My One-Week Cleaning Vacation Plans
I took a week-long cleaning vacation and set up my non-negotiables as follows:
- Dishes and kitchen counters (maximum once a day to clean)
- Picking up toys (maximum once a day, and only the baby’s mess)
- Bathroom surfaces (as needed with disposable wipes)
- Baby laundry (if needed)
Before I took my cleaning vacation, I made sure that the house had been dusted, vacuumed, and mopped recently, and that I was mostly up-to-date on laundry. I also made sure that we had ingredients for plenty of easy, one-pot meals so that we could still feed our daughter fresh food while minimizing the dishes.
I did give my partner a heads-up before I took my week off cleaning, and he was supportive. He has a higher tolerance for mess than me and had an extra-busy time at work the week I set for my cleaning vacation, so we agreed that he wouldn’t intervene unless the mess was seriously bothering him, but that he would keep up with his designated chores (like dealing with trash).
How It Went
By day one, I had set my non-negotiables and decided that any chores I do will be done once per day and in the evening. Putting our breakfast dishes in the sink without feeling guilty is a revelation. I also had more time and headspace to play with my daughter throughout the day when I’m not worrying about getting to the chores.
When the evening came, I did find myself overwhelmed with things, like the dishes and counters, that were only touched once instead of cleaning as I go. The mess can build up fast with a little one. As nice as it was to have more time in the day to focus on her, I found myself not feeling relaxed.
A few days in, I caved by vacuuming the living room. My daughter is just starting to crawl, and mud got tracked inside from the garden, so it wasn’t fair to make her crawl around in it. I only vacuumed the space where she plays, though, instead of doing the whole downstairs like I normally would if I got the vacuum cleaner out.
I also did a small load of laundry, as my daughter needed clean vests. I have to admit, seeing the rest of the laundry pile up gave me a bit of anxiety. I knew that I would get to it eventually, and while it was nice to take a break from it, I couldn’t stop thinking about the catch-up I’d have to do.
By then, I noticed something interesting about leaving the dishes until the evening: Sometimes my husband would just take care of it. I had thought I usually did them because he didn’t want to do them, but I guess he just wants to do them on his timeline (I’m normally a “do the dishes after eating” person, and he’s an “I’ll do them in a bit” person).
By the end, I surprisingly felt restored by my week off from doing all those bigger cleaning tasks and the laundry. I got to spend more undistracted time with my daughter and was able to work (or even read a book!) during her naps without feeling guilty for ignoring the housework.
Afterward, I spent the Sunday afternoon tidying up, cleaning down, and vacuuming the main areas of our home. I see this as similar to unpacking and catching up on life admin after a regular vacation.

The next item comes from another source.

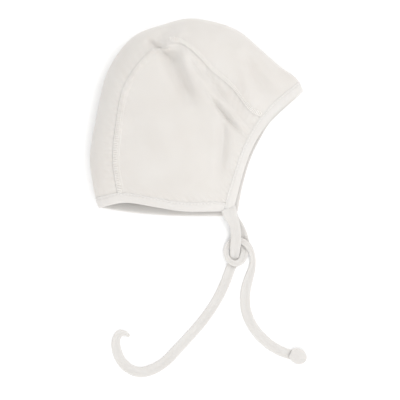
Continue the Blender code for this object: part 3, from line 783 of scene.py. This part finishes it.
# Places a pitch apart along a line on the cloth, with the ways ahead, outward and sideways at each.
def evenPlaces(along, t, lift, pitch):
    points = clothPoint(along, t)
    normals = clothNormal(along, t)
    run = runOf(points)
    at = np.arange(pitch, run[-1], pitch)
    place = np.stack([np.interp(at, run, points[:, i]) for i in range(3)], axis=1)
    outward = np.stack([np.interp(at, run, normals[:, i]) for i in range(3)], axis=1)
    ahead = np.gradient(place, axis=0)
    ahead /= np.linalg.norm(ahead, axis=1, keepdims=True)
    return {"place": place + outward * lift, "ahead": ahead, "outward": outward,
            "sideways": np.cross(outward, ahead)}


# One piece of stitches, which point ahead along their lines or sideways across them.
def stitchPiece(name, lines, point, length, width, seed):
    places = toFrame(np.concatenate([line["place"] for line in lines]))
    mesh = bpy.data.meshes.new(name)
    mesh.from_pydata(places.tolist(), [], [])
    for label, way in (("ahead", point), ("outward", "outward")):
        values = np.concatenate([line[way] for line in lines]).astype(np.float32)
        mesh.attributes.new(label, "FLOAT_VECTOR", "POINT").data.foreach_set("vector", values.ravel())
    source = bpy.data.objects.new(name + "_line", mesh)
    bpy.context.scene.collection.objects.link(source)
    modifier = source.modifiers.new("stitches", "NODES")
    modifier.node_group = stitches
    sockets = {s.name: s.identifier for s in stitches.interface.items_tree if s.in_out == "INPUT"}
    modifier[sockets["Stitch Length"]] = length
    modifier[sockets["Thread Width"]] = width
    modifier[sockets["Seed"]] = seed
    modifier[sockets["Material"]] = materials["seam_thread"]
    evaluated = source.evaluated_get(bpy.context.evaluated_depsgraph_get())
    made = bpy.data.meshes.new_from_object(evaluated)
    made.name = name
    print(f"scene: {name}, {len(made.polygons)} faces")
    source.modifiers.remove(modifier)
    bpy.data.objects.remove(source)
    made.polygons.foreach_set("material_index", np.zeros(len(made.polygons), np.int32))
    made.materials.clear()
    made.materials.append(materials["seam_thread"])
    made.shade_smooth()
    piece = bpy.data.objects.new(name, made)
    bpy.context.scene.collection.objects.link(piece)
    pieceSlots[name] = (piece, "seam_thread", ())


print("scene: stitches")
seamStitch = {
    "rowsAt": (0.0012, 0.0042), "pitch": 0.0027, "length": 0.0021, "width": 0.0005, "seed": 3,
    "rungsAt": 0.0027, "rungPitch": 0.0014, "rungLength": 0.0032, "rungWidth": 0.0007, "rungSeed": 4,
    "lift": 0.00036, "ends": (0.004, 0.996), "samples": 500, "slopeStep": 0.004, "fewest": 3,
}
bandStitch = {
    "inset": 0.0016, "pitch": 0.0027, "length": 0.0021, "width": 0.0004, "height": 0.72, "samples": 400,
    "faceEnds": (-0.97, 0.97), "faceSeed": 5, "neckEnds": (-0.93, 0.93), "neckSeed": 7,
}


# Places along a line that runs beside a seam, on its allowance.
def besideSeam(layer, away, pitch):
    sign = -1 if layer == "near" else 1
    across = np.linspace(*seamStitch["ends"], seamStitch["samples"])
    along, t = panelPlace(across, sign * seamAt(across, layer))
    # beyond the seam is the side panel, before it the centre panel
    towards = np.where(allowanceSide(across) > 0.5, 1.0, -1.0)
    step = seamStitch["slopeStep"]
    shifted = t + sign * towards * away / (np.linalg.norm(slopeOf(along, t, 0, step), axis=-1) / (2 * step))
    surface = bonnet["panelWall"] / 2 + seam["allowance"] + seamStitch["lift"]
    parts = [part for part in (towards < 0, towards > 0) if part.sum() > seamStitch["fewest"]]
    return [evenPlaces(along[part], shifted[part], surface, pitch) for part in parts]


for layer in ("near", "far"):
    rows = [line for away in seamStitch["rowsAt"] for line in besideSeam(layer, away, seamStitch["pitch"])]
    stitchPiece(f"seam_stitches_{layer}", rows, "ahead",
                seamStitch["length"], seamStitch["width"], seamStitch["seed"])
    rungs = besideSeam(layer, seamStitch["rungsAt"], seamStitch["rungPitch"])
    stitchPiece(f"seam_rungs_{layer}", rungs, "sideways",
                seamStitch["rungLength"], seamStitch["rungWidth"], seamStitch["rungSeed"])


# One line of stitches along the inner side of a band.
def bandStitches(name, width, ends, fromNeck, seed):
    tRow = np.linspace(*ends, bandStitch["samples"])
    along = np.array([alongAt(t, width(t) - bandStitch["inset"], fromNeck) for t in tRow])
    line = evenPlaces(along, tRow, bonnet["bandWall"] / 2 * bandStitch["height"], bandStitch["pitch"])
    stitchPiece(name, [line], "ahead", bandStitch["length"], bandStitch["width"], seed)


bandStitches("face_band_stitches", lambda t: bonnet["faceBandWidth"], bandStitch["faceEnds"], False,
             bandStitch["faceSeed"])
bandStitches("neck_band_stitches", neckWidth, bandStitch["neckEnds"], True, bandStitch["neckSeed"])

print("scene: bodies")
for name, (piece, slotName, cad) in pieceSlots.items():
    if not piece.data.materials:
        piece.data.materials.append(materials[slotName])
    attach(piece, "root")
    if cad:
        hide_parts(*cad)


# Floor, light and camera.
studio = {
    "photoWidth": 0.3208, "centreX": 0.00245, "centreY": -0.0660, "middleHeight": 0.012, "lens": 120,
    "sensor": 36, "floorSide": 3.0, "floorWhite": 0.97, "floorRoughness": 0.9, "worldPower": 0.97,
    "aim": (0, -0.05, 0),
}
lamps = {
    "key": {"place": (0.60, 0.60, 1.05), "size": 0.9, "power": 5},
    "front": {"place": (0.20, -1.10, 0.95), "size": 1.1, "power": 6.5},
}


def layFloor():
    mesh = bpy.data.meshes.new("floor")
    side = studio["floorSide"]
    corners = [(-side, -side, 0), (side, -side, 0), (side, side, 0), (-side, side, 0)]
    mesh.from_pydata(corners, [], [(0, 1, 2, 3)])
    floor = bpy.data.objects.new("floor", mesh)
    bpy.context.scene.collection.objects.link(floor)
    paint = bpy.data.materials.new("floor_white")
    paint.use_nodes = True
    shader = paint.node_tree.nodes["Principled BSDF"]
    shader.inputs["Base Color"].default_value = (*[studio["floorWhite"]] * 3, 1)
    shader.inputs["Roughness"].default_value = studio["floorRoughness"]
    mesh.materials.append(paint)


def hangLamp(name, place, size, power):
    data = bpy.data.lights.new(name, "AREA")
    data.shape = "DISK"
    data.size = size
    data.energy = power
    lamp = bpy.data.objects.new(name, data)
    lamp.location = place
    lamp.rotation_euler = (Vector(studio["aim"]) - Vector(place)).to_track_quat("-Z", "Y").to_euler()
    bpy.context.scene.collection.objects.link(lamp)


# The camera looks straight down, as the photo does.
def setCamera():
    data = bpy.data.cameras.new("camera")
    data.sensor_width = studio["sensor"]
    data.sensor_fit = "HORIZONTAL"
    data.lens = studio["lens"]
    eye = bpy.data.objects.new("camera", data)
    height = studio["photoWidth"] * studio["lens"] / studio["sensor"] + studio["middleHeight"]
    eye.location = (studio["centreX"], studio["centreY"], height)
    bpy.context.scene.collection.objects.link(eye)
    bpy.context.scene.camera = eye


print("scene: studio")
layFloor()
world = bpy.data.worlds.new("studio")
bpy.context.scene.world = world
world.use_nodes = True
sky = world.node_tree.nodes["Background"]
sky.inputs["Color"].default_value = (1, 1, 1, 1)
sky.inputs["Strength"].default_value = studio["worldPower"]
for name, lamp in lamps.items():
    hangLamp(name, **lamp)
setCamera()
bpy.context.scene.view_settings.view_transform = "Standard"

Barry shares that when you’re done with your vacation, you’ll know the spots that need the most attention and the others that don’t have to be addressed right away — and she’s completely right.
I have found a couple of “trouble spots” where the mess has piled up quite spectacularly. The windowsill next to my husband’s end of the couch was a mess of sweet wrappers, the shelf next to my favorite armchair was awash with coffee rings, and the floors in high-traffic areas were filthy after a week without vacuuming. Since then, I’ve put a small trash can by the couch and will keep vacuuming the floors in those high-traffic spots regularly.
I’ve also found a few things that I can probably let go of. Doing the dishes and cleaning the kitchen counters only once per day actually let me relax because I wasn’t constantly trying to find a moment to do it. I knew I’d get to it eventually, so I could stop trying and just be in the moment with my daughter during the day.
On the other hand, I spent more energy worrying about laundry than I normally do. With an infant, and my husband having a very messy, physical job, the laundry does pile up fast when I don’t stay on top of it, so I prefer to do a load each day during the week, as the catch-up was brutal.
My cleaning vacation helped me to recalibrate what was important in my cleaning routine. It also let my husband see and appreciate some of the household tasks that had previously been invisible to him.